Against this largely positive assessment, there isn’t much to be negative about the system as a whole. The Q350 standmount is a fine performer, but an issue that I found when I reviewed them in a two-channel configuration – of slightly overcooked bass when positioned too close to a wall, something that is more likely to happen when used as a surround speaker – surfaced again. This can be countered by repositioning, breaking out the foam bungs for their rear ports, or experimenting with crossover settings.

For a slightly more affordable package you might consider using the Q50a model for surround channels, as it has the performance power and, if you wall mount it, you get some floor space back, too.
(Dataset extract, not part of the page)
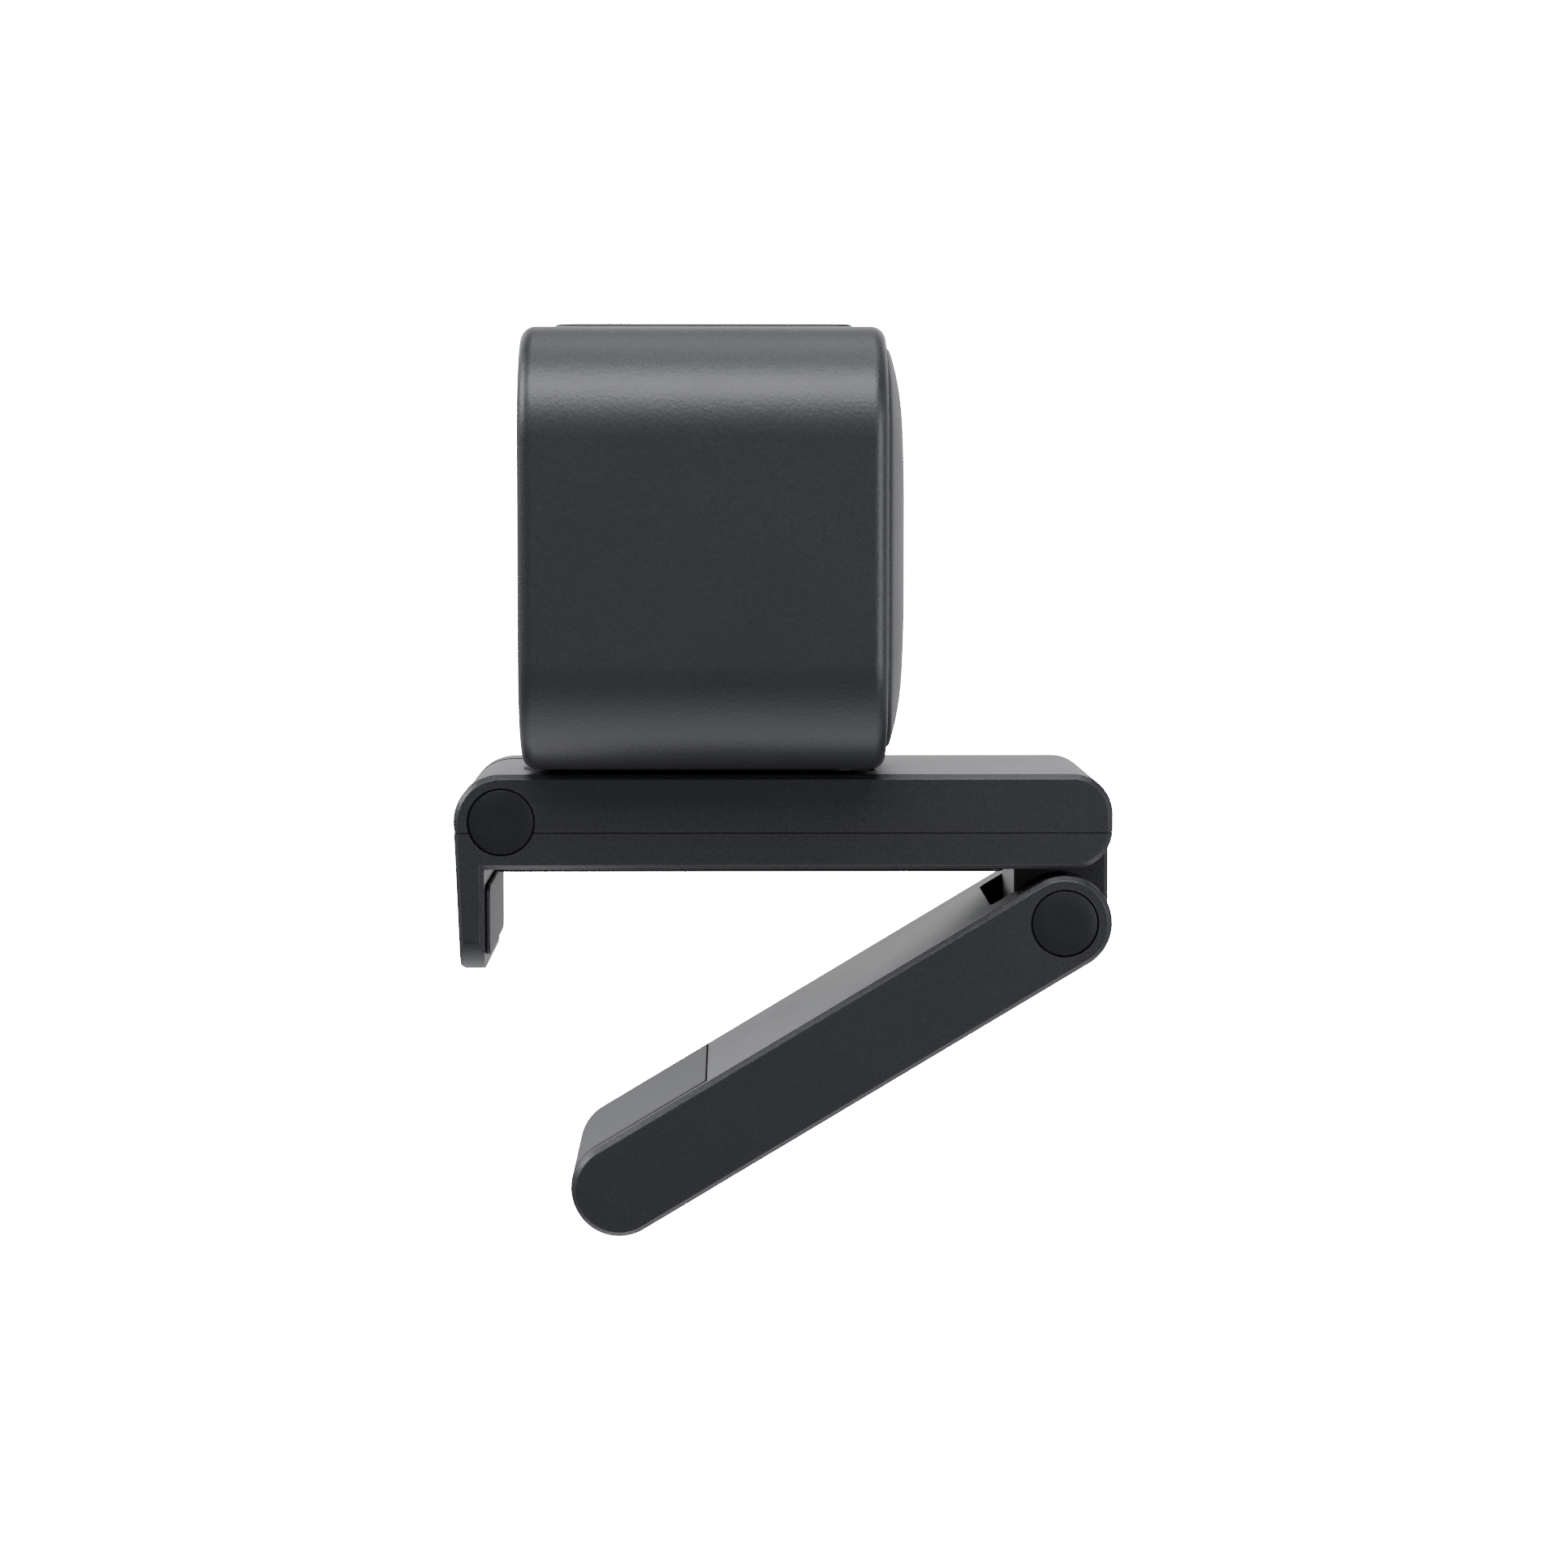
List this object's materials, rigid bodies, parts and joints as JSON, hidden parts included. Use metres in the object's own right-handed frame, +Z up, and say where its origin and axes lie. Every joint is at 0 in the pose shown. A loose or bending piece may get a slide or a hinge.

The performance of the Kube10b is also on the money. Its bass tones mesh well with the other speakers, and it has rather more low-end shove than might be expected for a sub of this size. There's also agility in evidence; it starts and stop at the right moments, making for a tight, well-defined low-frequency layer that increases the cinematic appeal of the whole array. In truth, if you must have the sort of bass that you perceive as a slightly urgent feeling in your lower intestine, then this may fall short, but given how easy it is to place and live with – helped by a clever switch that alters the frequency response for wall, corner or free-space positioning that really does work – I can see many people being perfectly happy with it.

New contender

In fact, I can see plenty of people being perfectly happy with this KEF collection full stop. I’m not going to pretend to being the biggest fan of its industrial design, but looks are subjective (I know HCC's editor is a fan) and this is a set of speakers that's so continuously sonically convincing it really doesn’t matter. Presentation is spacious, lifelike and balanced between the channels, while the cabinets are easy to drive. Throw in their excellent Atmos integration and you have a brilliant new contender at the price point.